### PROMPT
Write out the lines from the top of the material through the line with "self.print_underside()", exactly and with nothing added.

-- begin SOURCE DATA --

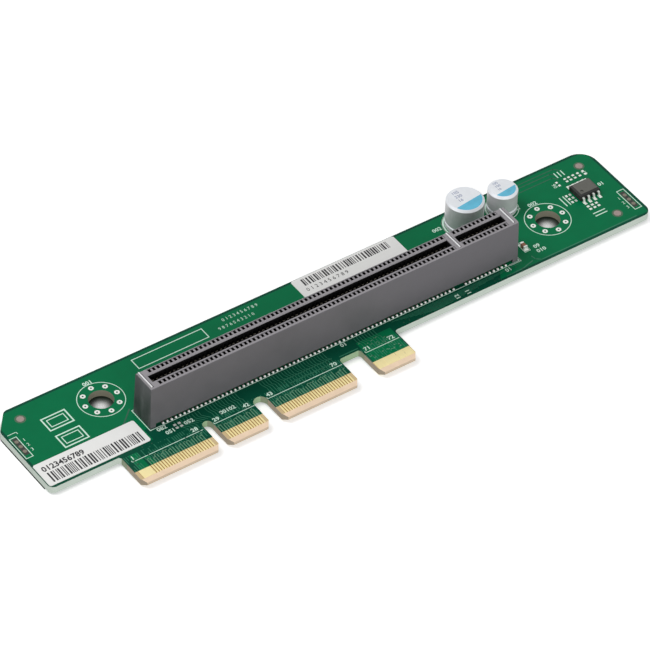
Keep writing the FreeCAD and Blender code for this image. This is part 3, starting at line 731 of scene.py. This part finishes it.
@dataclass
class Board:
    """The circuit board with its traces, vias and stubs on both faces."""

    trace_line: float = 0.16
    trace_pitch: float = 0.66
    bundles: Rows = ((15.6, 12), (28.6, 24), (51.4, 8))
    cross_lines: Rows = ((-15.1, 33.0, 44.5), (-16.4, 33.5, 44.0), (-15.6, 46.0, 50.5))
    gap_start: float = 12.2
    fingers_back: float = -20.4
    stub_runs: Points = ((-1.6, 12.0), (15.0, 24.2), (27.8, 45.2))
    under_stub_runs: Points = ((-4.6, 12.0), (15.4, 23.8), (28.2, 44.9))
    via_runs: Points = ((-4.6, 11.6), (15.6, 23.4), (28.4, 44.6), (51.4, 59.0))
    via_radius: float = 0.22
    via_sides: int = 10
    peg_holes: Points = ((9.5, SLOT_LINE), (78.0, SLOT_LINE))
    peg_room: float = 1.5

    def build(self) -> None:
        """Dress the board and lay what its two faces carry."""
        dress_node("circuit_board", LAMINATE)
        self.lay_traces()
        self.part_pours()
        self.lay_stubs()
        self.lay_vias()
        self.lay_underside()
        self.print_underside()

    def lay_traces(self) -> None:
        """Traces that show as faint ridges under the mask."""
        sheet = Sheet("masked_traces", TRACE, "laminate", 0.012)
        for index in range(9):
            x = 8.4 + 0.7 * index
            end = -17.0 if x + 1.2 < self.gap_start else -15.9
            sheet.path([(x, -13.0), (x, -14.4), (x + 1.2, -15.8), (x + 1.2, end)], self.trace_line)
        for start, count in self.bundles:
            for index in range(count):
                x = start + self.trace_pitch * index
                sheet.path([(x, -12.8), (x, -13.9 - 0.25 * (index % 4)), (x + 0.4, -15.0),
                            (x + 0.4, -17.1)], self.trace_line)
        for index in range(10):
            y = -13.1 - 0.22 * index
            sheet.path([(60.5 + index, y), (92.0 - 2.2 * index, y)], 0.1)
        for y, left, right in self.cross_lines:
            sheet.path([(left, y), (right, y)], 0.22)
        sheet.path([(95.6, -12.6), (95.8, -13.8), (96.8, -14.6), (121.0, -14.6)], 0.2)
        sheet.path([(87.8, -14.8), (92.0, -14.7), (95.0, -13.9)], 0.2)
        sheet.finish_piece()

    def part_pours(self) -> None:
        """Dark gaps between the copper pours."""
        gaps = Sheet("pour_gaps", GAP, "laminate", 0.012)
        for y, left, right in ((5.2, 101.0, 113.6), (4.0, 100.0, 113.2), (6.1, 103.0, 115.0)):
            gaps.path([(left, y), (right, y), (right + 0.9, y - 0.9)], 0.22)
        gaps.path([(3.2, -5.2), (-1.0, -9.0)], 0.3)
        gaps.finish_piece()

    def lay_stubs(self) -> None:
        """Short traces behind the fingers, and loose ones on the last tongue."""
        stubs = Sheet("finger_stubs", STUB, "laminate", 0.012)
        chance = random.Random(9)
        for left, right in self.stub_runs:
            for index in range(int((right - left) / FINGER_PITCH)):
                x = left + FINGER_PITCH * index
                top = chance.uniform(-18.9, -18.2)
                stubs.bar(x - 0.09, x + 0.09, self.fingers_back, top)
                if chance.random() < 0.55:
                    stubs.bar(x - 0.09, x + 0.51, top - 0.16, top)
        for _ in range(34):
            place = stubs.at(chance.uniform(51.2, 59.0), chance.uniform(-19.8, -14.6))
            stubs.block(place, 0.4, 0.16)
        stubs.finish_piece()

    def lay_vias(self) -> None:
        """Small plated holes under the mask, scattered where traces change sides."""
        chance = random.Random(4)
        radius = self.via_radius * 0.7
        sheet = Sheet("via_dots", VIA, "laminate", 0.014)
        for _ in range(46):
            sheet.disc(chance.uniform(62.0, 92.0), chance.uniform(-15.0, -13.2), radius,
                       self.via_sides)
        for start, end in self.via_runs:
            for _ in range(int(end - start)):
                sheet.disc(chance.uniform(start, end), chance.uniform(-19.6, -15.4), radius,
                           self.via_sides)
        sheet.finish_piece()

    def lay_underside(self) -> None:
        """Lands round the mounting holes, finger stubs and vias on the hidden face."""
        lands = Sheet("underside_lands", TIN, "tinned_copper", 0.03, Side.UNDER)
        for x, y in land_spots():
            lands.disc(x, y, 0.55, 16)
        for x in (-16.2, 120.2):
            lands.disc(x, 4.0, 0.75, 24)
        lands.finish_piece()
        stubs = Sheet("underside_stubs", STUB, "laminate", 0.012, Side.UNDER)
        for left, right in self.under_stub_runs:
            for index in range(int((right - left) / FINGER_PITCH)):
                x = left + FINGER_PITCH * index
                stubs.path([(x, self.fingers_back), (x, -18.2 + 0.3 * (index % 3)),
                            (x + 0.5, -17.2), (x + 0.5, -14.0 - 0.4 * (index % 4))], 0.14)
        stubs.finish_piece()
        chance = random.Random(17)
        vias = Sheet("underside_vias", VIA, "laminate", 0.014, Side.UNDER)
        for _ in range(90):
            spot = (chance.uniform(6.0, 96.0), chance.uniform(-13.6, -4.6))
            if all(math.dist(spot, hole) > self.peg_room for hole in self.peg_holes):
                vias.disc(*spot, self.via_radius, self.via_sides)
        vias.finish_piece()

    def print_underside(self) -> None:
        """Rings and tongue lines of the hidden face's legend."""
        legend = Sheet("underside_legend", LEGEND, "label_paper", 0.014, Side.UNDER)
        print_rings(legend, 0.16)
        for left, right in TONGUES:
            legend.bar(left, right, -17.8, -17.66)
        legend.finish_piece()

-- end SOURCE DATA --

### SOLUTION TO THE EXERCISE
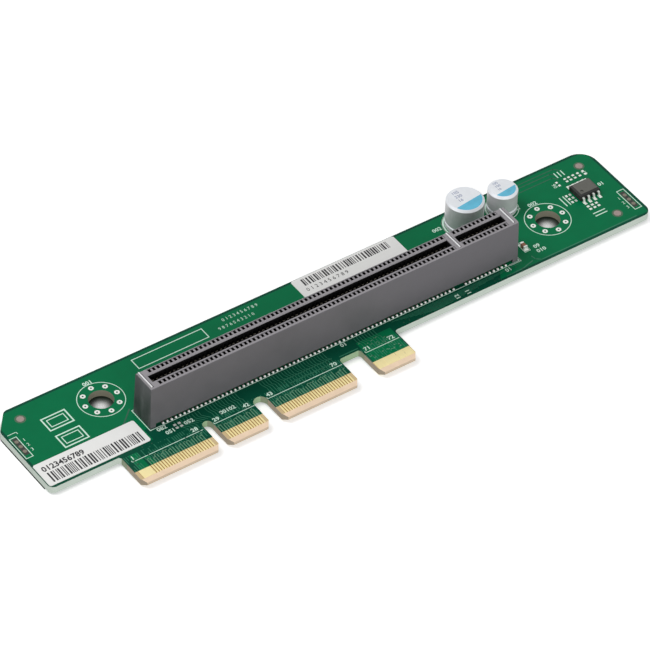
Keep writing the FreeCAD and Blender code for this image. This is part 3, starting at line 731 of scene.py. This part finishes it.
@dataclass
class Board:
    """The circuit board with its traces, vias and stubs on both faces."""

    trace_line: float = 0.16
    trace_pitch: float = 0.66
    bundles: Rows = ((15.6, 12), (28.6, 24), (51.4, 8))
    cross_lines: Rows = ((-15.1, 33.0, 44.5), (-16.4, 33.5, 44.0), (-15.6, 46.0, 50.5))
    gap_start: float = 12.2
    fingers_back: float = -20.4
    stub_runs: Points = ((-1.6, 12.0), (15.0, 24.2), (27.8, 45.2))
    under_stub_runs: Points = ((-4.6, 12.0), (15.4, 23.8), (28.2, 44.9))
    via_runs: Points = ((-4.6, 11.6), (15.6, 23.4), (28.4, 44.6), (51.4, 59.0))
    via_radius: float = 0.22
    via_sides: int = 10
    peg_holes: Points = ((9.5, SLOT_LINE), (78.0, SLOT_LINE))
    peg_room: float = 1.5

    def build(self) -> None:
        """Dress the board and lay what its two faces carry."""
        dress_node("circuit_board", LAMINATE)
        self.lay_traces()
        self.part_pours()
        self.lay_stubs()
        self.lay_vias()
        self.lay_underside()
        self.print_underside()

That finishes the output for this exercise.